Ce concept d’intelligence artificielle qui vous sert de base de travail pourra t-il être repris dans vos projets futurs ?
Tout à fait. Je ne suis pas entièrement satisfait avec ce que l’on a fait et je veux voir plus loin. Nous travaillons d’ailleurs sur un prototype qui est bientôt finalisé. Binary Domain est une bonne expérience de travail qui nous ouvre des pistes formidables.
Tokyo, 2080, la robotique, des thèmes excitants mais en même temps qui dépeignent ce futur incertain et terrible. Est-ce que les événements de Binary Domain et quelque part ce thème « Asimovien » vous paraissent plausibles?
Si Binary Domain reste une distraction, il n’occulte pas les dangers éventuels de la technologie, ni même de la crise de nos sociétés ou les événements climatiques. Auriez-vous imaginé avoir dans votre poche un téléphone aussi performant, dépassant la puissance de certains ordinateurs pourtant pas si vieux. D’ailleurs n’êtes-vous pas étonné de l’évolution de la téléphonie en une décennie? Les téléphones ne servaient à l’époque qu’à téléphoner ils étaient mono tâche. Leurs écrans étaient monochrome, incapables d’afficher autre chose que de simples caractères. Aujourd’hui, un Smartphone sait tout faire et se rend indispensable. Nous ne sommes qu’en 2011, alors imaginez dans 70 ans !

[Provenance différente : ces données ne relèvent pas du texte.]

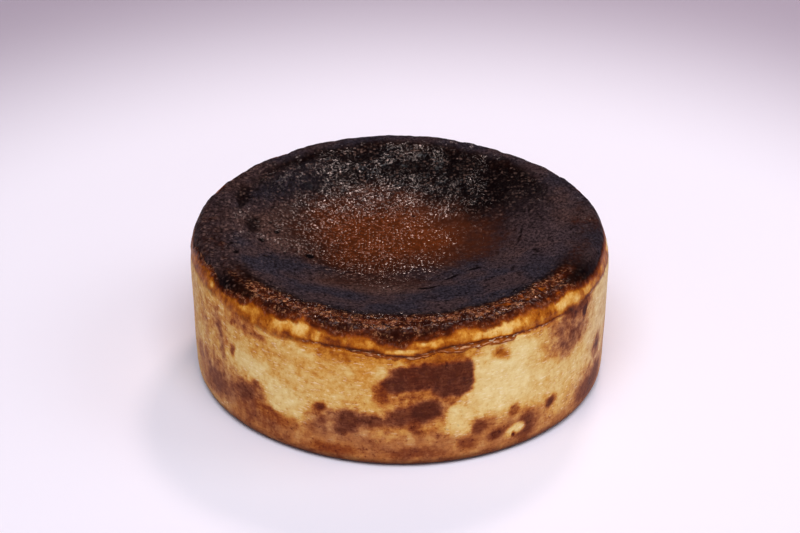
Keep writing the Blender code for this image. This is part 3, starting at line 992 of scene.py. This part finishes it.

J’ajoute que s’ils étaient réservés aux plus fortunés il y a de ça quelques années, désormais tout le monde en possède un. Concernant les robots, je pense que ce sera la même chose, et ce que nous voyons comme une formidable avancée technologique et inabordable aujourd’hui sera certainement archaïque ne serait-ce que dans 10 ans.
Il y a déjà des robots au Japon qui rendent service aux humains. De plus en plus perfectionnés, ils nous seront demain indispensables. Alors qui peut bien savoir ce que ces machines seront, surtout si leur intelligence artificielle les rend indépendantes.
Cela me fait peur quelque part, mais certainement que je ne serai plus de ce monde pour constater la catastrophe. ( rires).
Merci Nagoshi-San pour sa disponibilité et à Grégoire Hellot pour son travail de traducteur fort appréciable durant l’échange.